## Aim
Up to and including the line that contains "bpy.context.scene.world = world", repeat each line of the data exactly, starting from the first.

START

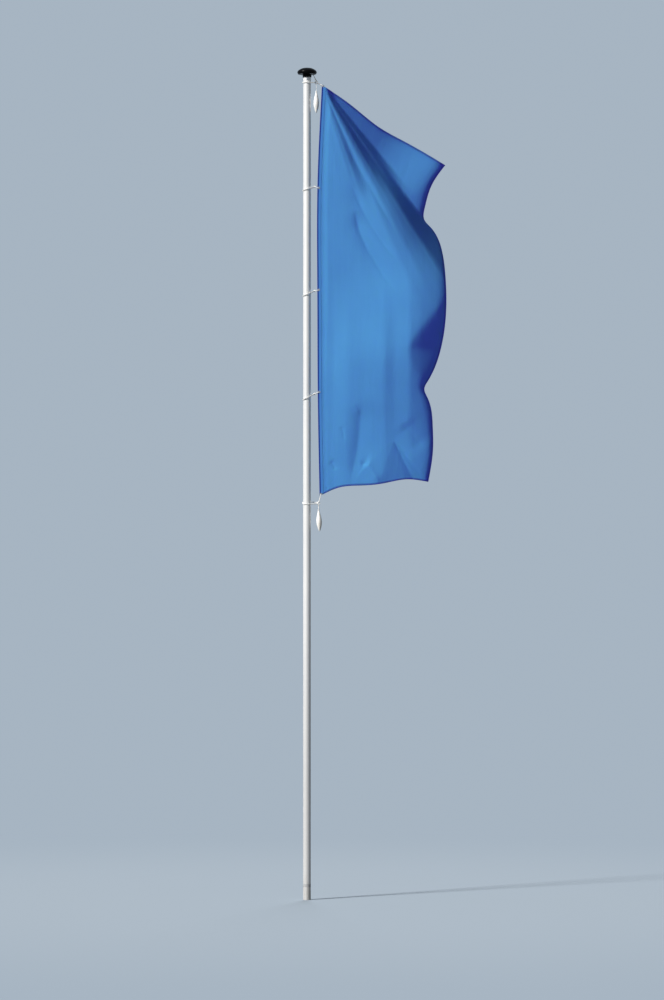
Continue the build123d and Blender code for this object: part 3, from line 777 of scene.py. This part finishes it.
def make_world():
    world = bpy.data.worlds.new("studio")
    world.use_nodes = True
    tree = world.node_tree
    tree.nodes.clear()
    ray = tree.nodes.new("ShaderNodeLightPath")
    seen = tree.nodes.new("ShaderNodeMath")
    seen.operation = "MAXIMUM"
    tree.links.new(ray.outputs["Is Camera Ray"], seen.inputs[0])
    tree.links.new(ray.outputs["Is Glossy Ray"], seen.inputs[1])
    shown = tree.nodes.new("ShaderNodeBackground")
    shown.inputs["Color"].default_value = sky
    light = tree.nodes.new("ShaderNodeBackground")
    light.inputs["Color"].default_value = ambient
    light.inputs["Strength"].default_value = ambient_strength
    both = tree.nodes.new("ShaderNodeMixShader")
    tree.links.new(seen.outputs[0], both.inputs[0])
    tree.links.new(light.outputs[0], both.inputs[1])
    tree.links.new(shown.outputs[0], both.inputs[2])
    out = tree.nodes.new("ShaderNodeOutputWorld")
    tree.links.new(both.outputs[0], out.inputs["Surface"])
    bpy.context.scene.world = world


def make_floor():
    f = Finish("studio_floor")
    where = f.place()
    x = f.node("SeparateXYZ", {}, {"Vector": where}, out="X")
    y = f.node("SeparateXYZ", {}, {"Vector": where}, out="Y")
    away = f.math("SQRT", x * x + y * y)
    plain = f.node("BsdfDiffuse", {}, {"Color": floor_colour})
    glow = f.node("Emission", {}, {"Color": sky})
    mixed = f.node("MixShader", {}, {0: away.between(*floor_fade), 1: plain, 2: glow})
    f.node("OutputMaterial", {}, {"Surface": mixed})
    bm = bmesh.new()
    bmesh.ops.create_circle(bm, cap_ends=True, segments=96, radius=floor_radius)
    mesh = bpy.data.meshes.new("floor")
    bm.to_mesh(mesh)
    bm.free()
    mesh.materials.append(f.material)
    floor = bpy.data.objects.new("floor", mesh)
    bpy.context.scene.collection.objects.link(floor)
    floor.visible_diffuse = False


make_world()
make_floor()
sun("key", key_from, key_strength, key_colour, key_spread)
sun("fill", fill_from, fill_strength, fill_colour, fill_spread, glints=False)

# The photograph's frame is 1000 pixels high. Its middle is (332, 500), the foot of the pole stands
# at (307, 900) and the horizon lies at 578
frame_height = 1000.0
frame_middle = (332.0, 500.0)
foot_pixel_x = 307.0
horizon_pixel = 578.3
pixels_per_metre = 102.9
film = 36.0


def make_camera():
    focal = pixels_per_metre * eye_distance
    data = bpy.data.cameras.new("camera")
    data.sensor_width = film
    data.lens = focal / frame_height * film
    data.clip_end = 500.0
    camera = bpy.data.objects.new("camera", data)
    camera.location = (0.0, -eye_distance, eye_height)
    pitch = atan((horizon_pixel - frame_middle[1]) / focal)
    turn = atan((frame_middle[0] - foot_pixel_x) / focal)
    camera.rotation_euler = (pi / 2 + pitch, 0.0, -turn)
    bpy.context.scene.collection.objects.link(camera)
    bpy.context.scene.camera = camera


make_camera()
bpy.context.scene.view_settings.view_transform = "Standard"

END

## Exercise response
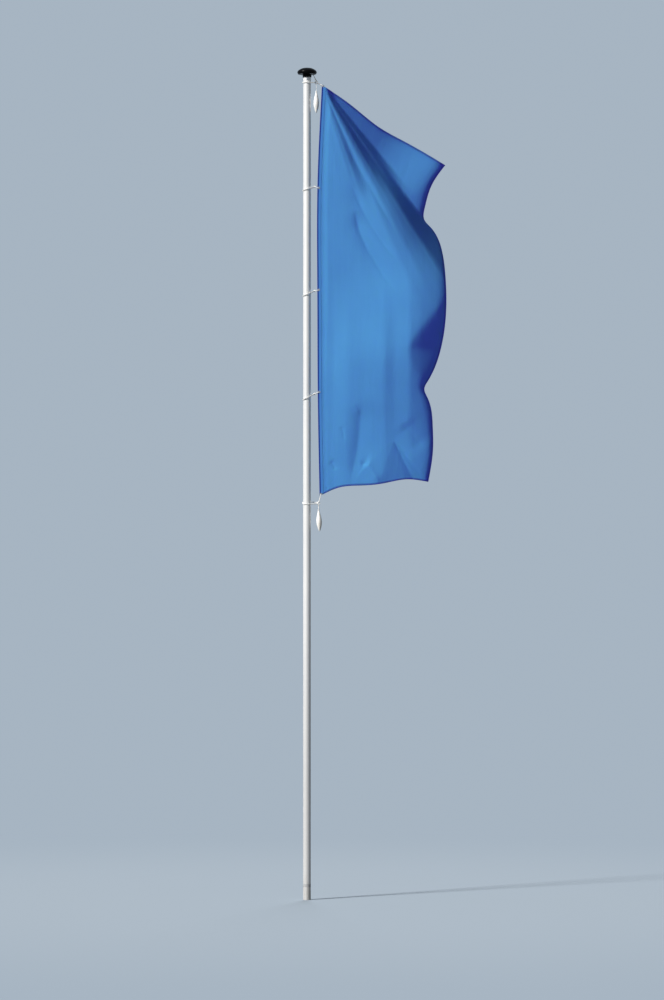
Continue the build123d and Blender code for this object: part 3, from line 777 of scene.py. This part finishes it.
def make_world():
    world = bpy.data.worlds.new("studio")
    world.use_nodes = True
    tree = world.node_tree
    tree.nodes.clear()
    ray = tree.nodes.new("ShaderNodeLightPath")
    seen = tree.nodes.new("ShaderNodeMath")
    seen.operation = "MAXIMUM"
    tree.links.new(ray.outputs["Is Camera Ray"], seen.inputs[0])
    tree.links.new(ray.outputs["Is Glossy Ray"], seen.inputs[1])
    shown = tree.nodes.new("ShaderNodeBackground")
    shown.inputs["Color"].default_value = sky
    light = tree.nodes.new("ShaderNodeBackground")
    light.inputs["Color"].default_value = ambient
    light.inputs["Strength"].default_value = ambient_strength
    both = tree.nodes.new("ShaderNodeMixShader")
    tree.links.new(seen.outputs[0], both.inputs[0])
    tree.links.new(light.outputs[0], both.inputs[1])
    tree.links.new(shown.outputs[0], both.inputs[2])
    out = tree.nodes.new("ShaderNodeOutputWorld")
    tree.links.new(both.outputs[0], out.inputs["Surface"])
    bpy.context.scene.world = world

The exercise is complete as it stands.